Hacker News new | ask | show | jobs
by mstolpm 3570 days ago
In addition to the lack of removing porn and the ordering of the results not priorizing "quality" sources, some of the indexed site data is at least 4-6 months old and has heavily changed since the last crawl. I even got 404 errors. That makes it very hard to really find use in the project other than for academic interest.
1 comments

A fresh recrawl is currently running. Should take about 2-3 months. Newly crawled data will gradually replace older data during that time.
Great work, congrats. :-)

Here is some input based on my experience building a similar project at my former company. (We did not quite get to 2B pages, but were close to ~300M):

For creating a really viable (alternative) search engine, the freshness of your index is going to be a fairly important factor. Now, obviously, re-crawling a massive index frequently/regularly is going to need/consume some huge amounts of bandwidth + CPU cycles. Here is how we had optimized the resource utilization:

Corresponding to each indexed URL, store a 'Last Crawled' time-stamp.

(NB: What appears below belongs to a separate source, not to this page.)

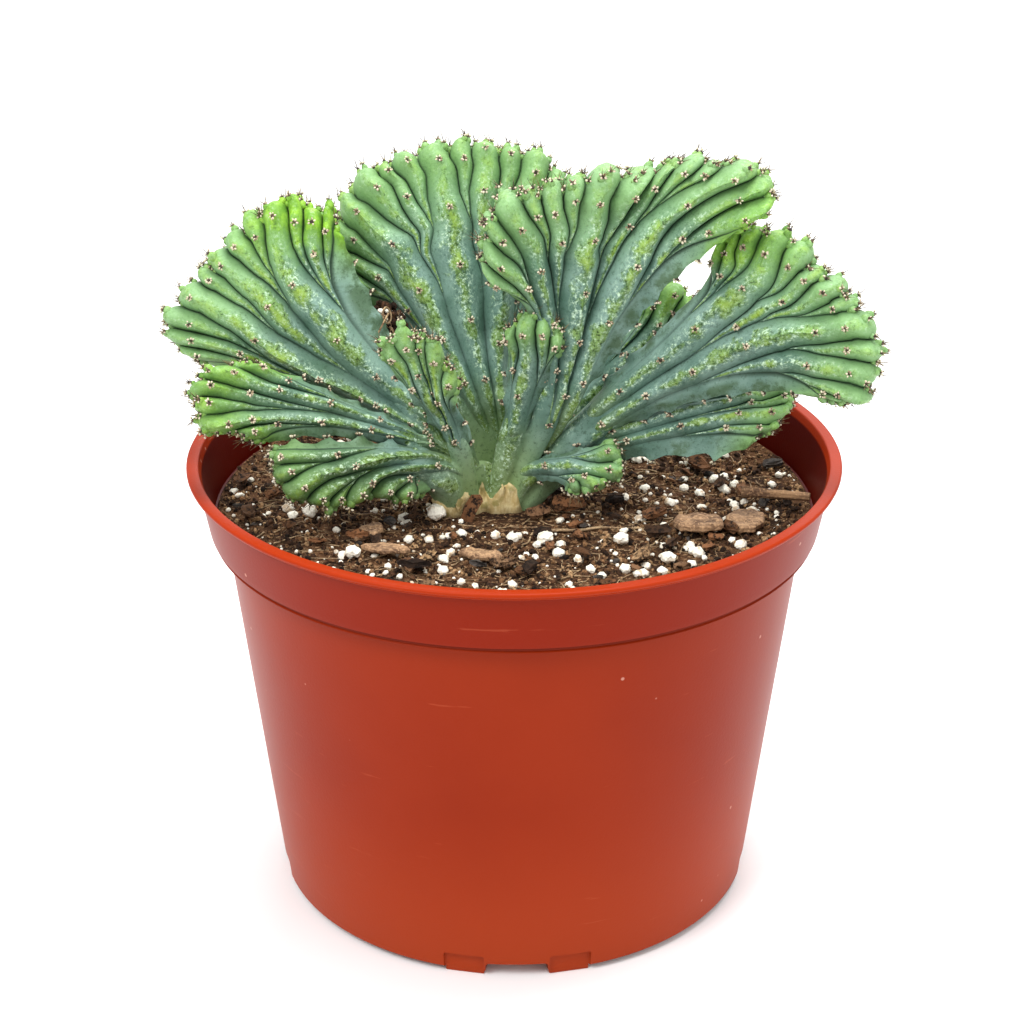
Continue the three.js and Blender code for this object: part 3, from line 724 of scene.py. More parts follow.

Corresponding to each indexed URL, also store a sort-of 'crawl-history' (If space is a constraint, don't store each version of the URL, store only the latest one). On each re-crawl, store two data fields: time-stamp and a boolean if the URL content has changed since last crawl. As more re-crawl cycles run, you will be able to calculate/predict the 'update frequency' of each URL. Then, prioritize the re-crawls based on the update frequency score (i.e. re-crawl those with higher scores more frequently and the others less frequently).

If you need any more help/input, let me know and I'll be happy to do what I can.

HTH and all the best moving forward.

We had also (obviously) built a (proprietary) ranking algo that took into account some 60+ individual factors. If it can be of any help, I'll create a list and send it to you.
Why not write that list here ?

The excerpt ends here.